Tell us a bit about yourself and how you got to this point.
My name is Belinda Corpuz. I’m a Toronto-based, Filipino-Canadian multi-interdisciplinary performing artist – singer/songwriter, musician, actor, and budding writer. For as long as I can remember, art has been the center of my life. Growing up I was constantly involved in the arts, creating and exploring music, and theatre. I’ve been through many phases with my art – it was once an escape, now it is a way for me to navigate through my memories and experiences. I studied Jazz Performance at the University of Toronto, which helped me further shape who I am as an artist, from the techniques and lessons I learned to the valuable friendships I made along the way.
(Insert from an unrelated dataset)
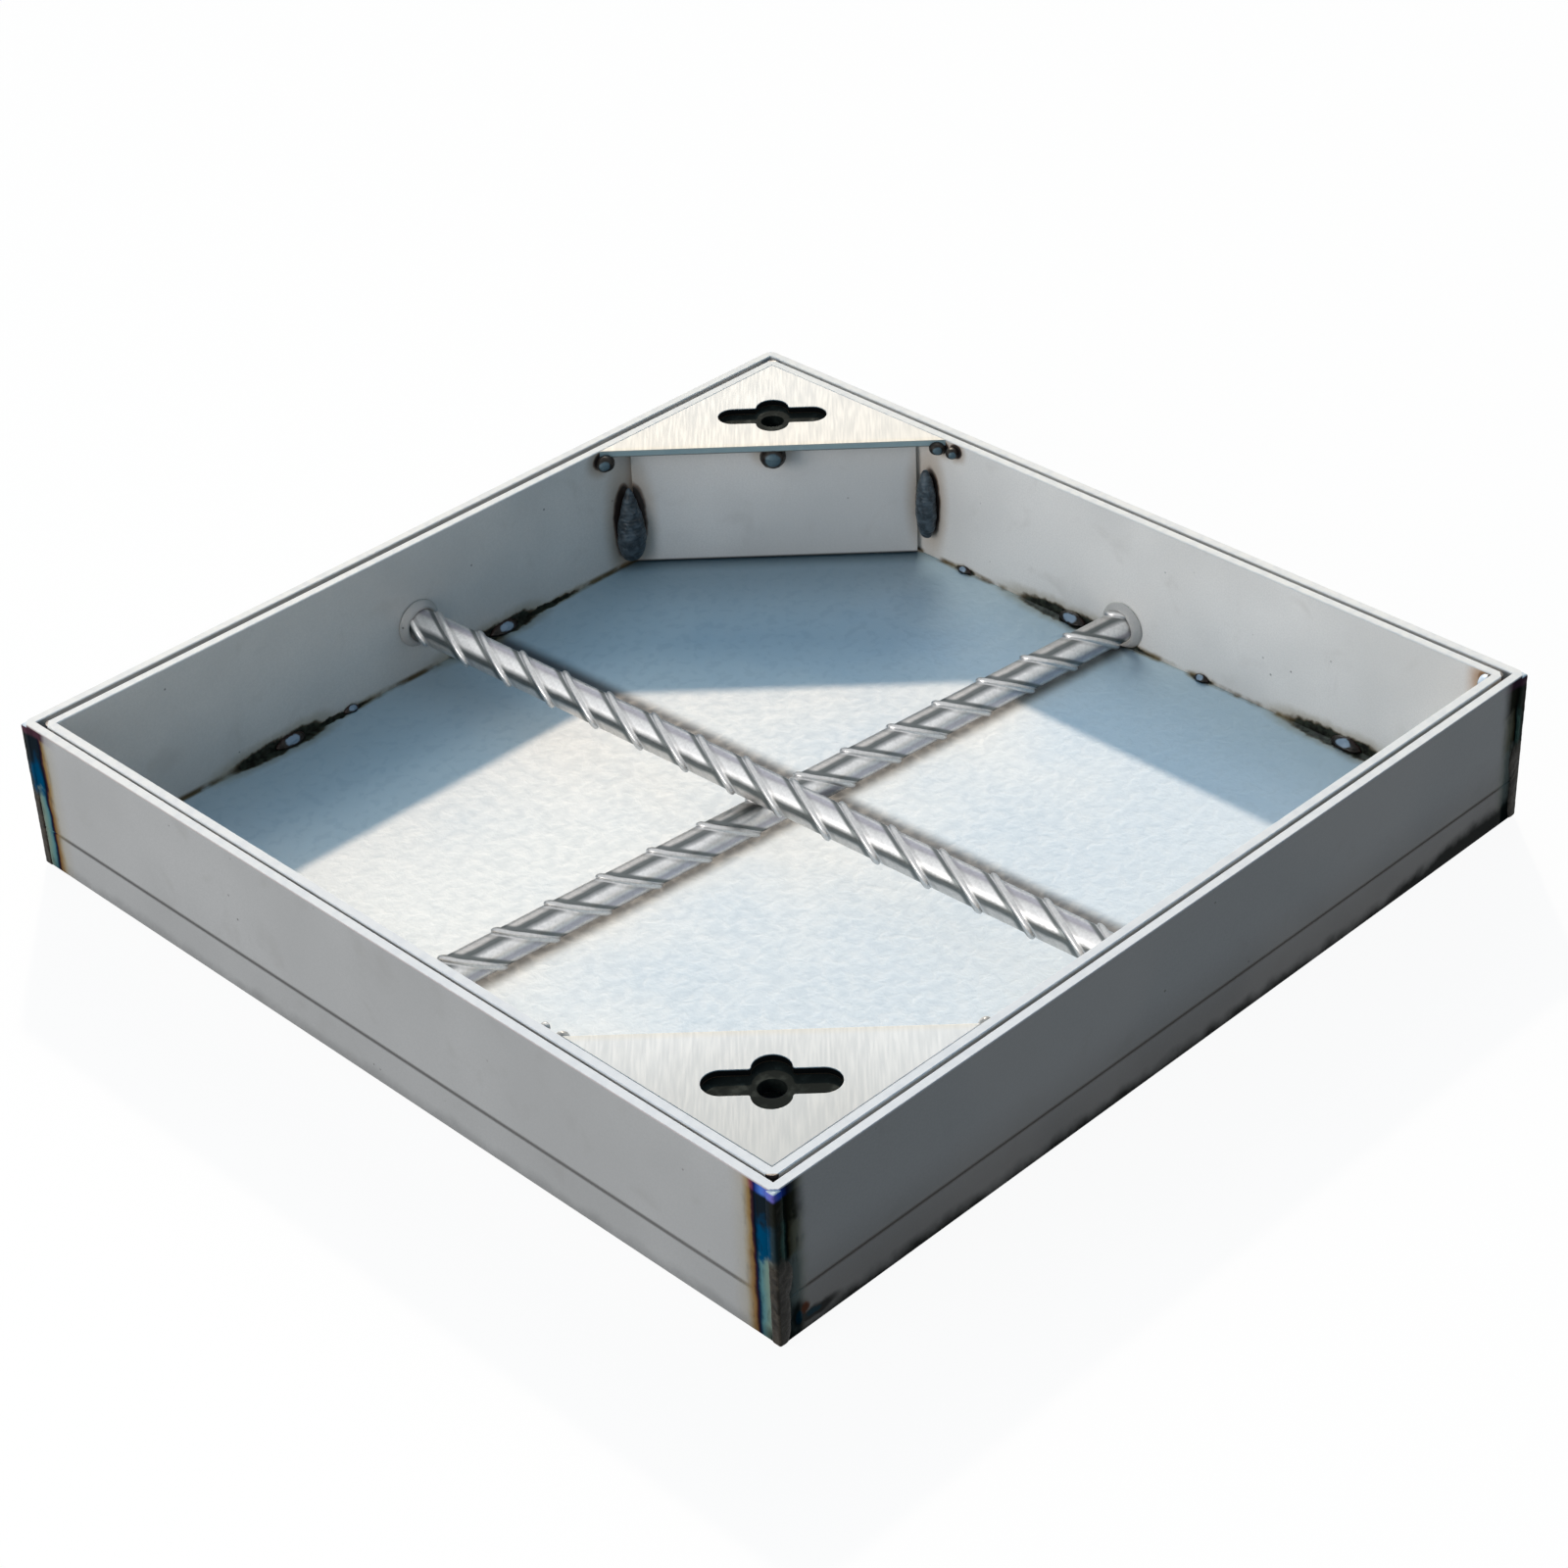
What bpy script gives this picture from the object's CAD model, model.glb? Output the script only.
# %% [markdown]
# # A recessed paving cover
# A square steel frame is set in the ground, and a loose tray lies in it. Paving is laid in the
# tray, so that only thin steel edges and two small corner plates show. Two ribbed bars hold
# the paving's bedding, and a key in either corner plate lifts the tray.
# The shapes come from the CAD part. This script gives them their finishes, and models again
# what a CAD solid can't show well: rolled ribs and rough weld metal.

# %% Load the CAD part
import bpy
import math
from mathutils import Matrix, Vector


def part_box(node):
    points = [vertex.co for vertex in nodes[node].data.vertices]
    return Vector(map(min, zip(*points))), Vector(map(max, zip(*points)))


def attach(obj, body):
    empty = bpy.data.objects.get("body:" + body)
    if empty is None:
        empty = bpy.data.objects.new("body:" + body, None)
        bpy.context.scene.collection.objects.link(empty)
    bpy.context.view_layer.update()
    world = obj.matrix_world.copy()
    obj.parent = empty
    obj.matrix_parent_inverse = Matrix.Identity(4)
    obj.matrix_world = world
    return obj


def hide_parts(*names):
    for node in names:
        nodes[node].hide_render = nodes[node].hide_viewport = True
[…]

Since graduating a few years ago, I’ve had the opportunity to widen my artistic perspective through my involvement in different disciplines and projects. I’ve realized that the reason why I still create art is to share stories and connect with the world and people around me.
Sometimes I don’t even need my headphones, listening to the city there is a unique soundscape to it. I am brought to spaces of nostalgia, or of new discovery. When I sit down to write, it’s these experiences I draw from, the feelings my commute elicit and inspire.
How do you feel Toronto has shaped you and your music?
Toronto is my home, full of constant inspiration, from its urban landscape to the people I meet and interact with. The city has a vibrant arts culture – someone is always making art, whether it’s through live music, theatre performances, a film shoot, or a gallery opening. For me, I had the privilege of studying music and acting in Toronto with amazing teachers, learning from and alongside deeply talented artists. Even after school, I am constantly learning from all the incredible artists in the city!
On a different note, I commute a lot, walking through various neighbourhoods or watching the city move through a streetcar window. During my trips, I always listen to music. While I’m doing so, no matter what I’m listening to, the city moves with it. Sometimes I don’t even need my headphones, listening to the city there is a unique soundscape to it. I am brought to spaces of nostalgia, or of new discovery. When I sit down to write, it’s these experiences I draw from, the feelings my commute elicit and inspire.
Toronto is an ever-changing city. As an artist, you have the opportunity to evolve with it.
Having written and performed for several years now, how have you grown between then and this EP?
I remember the first I ever performed my original songs live to an audience; the newness of the experience was overwhelming. It’s different than interpreting already existing pieces – I find it’s far more personal and vulnerable. Now, I embrace this newness. Though for me this EP is full of old songs; the earliest dating back to when I was nineteen, I still connect to the feelings that first inspired them, even if they live in me differently. The songs have grown so much since their inception, though still carry the same meaning from when they were first written. They would not have grown so much without the help of my good friends, and band mates, much like myself. I am constantly inspired by my music and theatre community, which has fed into how I perform these songs today. I have changed and grown as a person so much since these songs were first written as well. It’s a gift to play them and still find a sense of novelty.
What can listeners expect from the ep?
In the broadest of terms, the EP is full of soundscapes of memories and emotions. Musically, it explores different scopes of the folk genre – sounds and textures that may also expand away from it, borrowing from various styles that have influenced me. My hope is that when people listen to the EP, they can connect to it, that it reminds them of something from their own lives.
With the numerous bands you play in, theatre gigs, and volunteer work you simultaneously have going on, how do you manage your time and sanity?
It can get pretty crazy sometimes. Throughout the day I always try to do self check-in’s, remind myself of where I am in the current moment. I try to connect to my immediate reality – assessing where I am in a literal physical sense (example: “I am at home now, at my desk, typing on the computer – nowhere else but here”), and in terms of my headspace and sensing-feeling body (“how do I feel?”). Recently I’ve been exploring mindful meditation and yoga! I have also worked with an amazing acting teacher who has helped me ground my energy and has guided my path toward self-awareness. It’s not easy – I have battled with depression since my teens, as well as anxiety during university. I’ve realized the importance of setting healthy boundaries and routines when it comes to my artistic work. It sounds so simple, but remembering to breathe helps me let go of the day, whether I’m in the middle of it or about to go to sleep. What keeps me going is being grateful for the wonderful opportunity to be involved in so many diverse projects. As Viola Davis said so eloquently in her Oscars speech: “[being an artist is] the only profession that celebrates what it means to live a life.” That, I am thankful for.
What’s your favourite spot in the city?
Admittedly, I am such a homebody (especially when I’m not rehearsing or on a gig)! Also, Toronto has so many great spots; it’s hard to say which one is my favourite. I love the microbreweries that have been popping up. There is one in my neighbourhood I love right now called Radical Road (Brewing Co.). I love so many of the music venues in the city as well, like Burdock Music Hall, and Holy Oak (which is sadly closing), the list goes on. Toronto has some wonderful parks as well, many of them I will fully take advantage of when summer finally arrives! For me, I just love exploring different parts of the city. There’s always something happening!